Cina: la lingua inglese è fuori media
Data: Venerdì, 24 dicembre 2010 ore 13:38:55 CET
Argomento: Rassegna stampa


In nome dell’autarchia linguistica, arriva da Pechino il divieto di utilizzare l’inglese nei media cinesi. Lo ha annunciato l'amministrazione generale per la stampa e le pubblicazioni (Gapp), l' ente governativo preposto al controllo del settore, mediante una direttiva emanata lunedì e pubblicata oggi dai giornali.
In particolare, il dictat di Pechino bandisce le parole straniere in pubblicazioni scritte in cinese e tutti quei neologismi “dal significato poco chiaro” e prevede “sanzioni amministrative”, dall’ammontare pecuniario peraltro non specificato, per quanti contravverranno allo stesso.  
Il provvedimento avrebbe lo scopo di preservare la «purezza» della lingua dei mandarini, contrastando il dilagante utilizzo di termini e sigle mutuati dall’idioma d’Oltremanica, che – sempre secondo l’ente “distrugge uno sviluppo linguistico e culturale sano e armonioso, ed esercita un influsso negativo sulla società”.
 In effetti l’'uso degli inglesismi è una vera e propria realtà nel contesto mediatico cinese che utilizza quotidianamente acronimi inglesi come Nba per indicare la Lega americana di basket, o il Pil per il prodotto interno lordo.
 La risultante ibrida, data dalla commistione linguistica tra inglese e cinese – “chinglish” lo chiamano – è attualmente sulla “bocca” di tutti e, utilizzato regolarmente nei “microblog” – surrogati cinesi di Twitter, attualmente vietato in Cina - ha finito per influenzare non solo l’espressione orale ma anche quella scritta.
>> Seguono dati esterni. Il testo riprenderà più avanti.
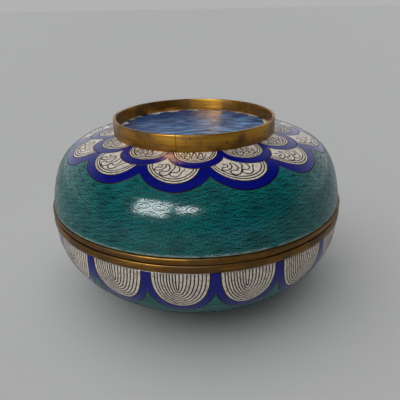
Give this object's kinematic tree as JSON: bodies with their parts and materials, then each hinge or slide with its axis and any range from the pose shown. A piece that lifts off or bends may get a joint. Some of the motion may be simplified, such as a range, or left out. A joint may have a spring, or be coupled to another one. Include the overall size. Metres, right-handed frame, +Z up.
{
  "type": "cloisonne enamel box",
  "caption": "Round lidded enamel box: low bowl on a foot ring, domed lid with a raised crown ring, brass bands at the seam; the lid lifts off.",
  "frame": {"origin": "centre of the foot ring's underside", "axes": "+Z up along the box's axis; the box is round, so +X and +Y are free"},
  "size_m": [0.2, 0.2, 0.1243],
  "materials": {
    "enamel": "glossy",
    "brass": "satin"
  },
  "bodies": {
    "root": {"base_bowl": "enamel", "base_rim": "brass", "base_foot": "brass", "lid_dome": "enamel", "lid_rim": "brass", "lid_ring": "brass"}
  },
  "joints": []
}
Le parole straniere, chiarisce l’Amministrazione generale della stampa e le pubblicazioni, potranno essere utilizzate in casi eccezionali, quindi solo “se necessario”, salvo fornirne un’adeguata traduzione o spiegazione in cinese.
 Di fatto, considerata l’ampia diffusione dell’inglese nelle scuole come nei luoghi pubblici e infine nei media, e stando al sondaggio pubblicato ieri dal quotidiano China Youth Daily dal quale risulta che la maggioranza della popolazione è più impegnata a studiare l'inglese che il cinese, la crociata a favore della salvaguardia della lingua madre “non avrebbe ragione di sussistere”, spiega un editore citato dal quotidiano China Daily.
Storce il naso anche un professore dell'Università di lingue di Pechino, Dong Sheran che, citato dal quotidiano Global Times, ha affermato: «Viviamo in un mondo nel quale le parole nuove arrivano così in fretta che non si fa a tempo tradurle... la comunicazione globale non è un linguaggio chiuso alle parole straniere”.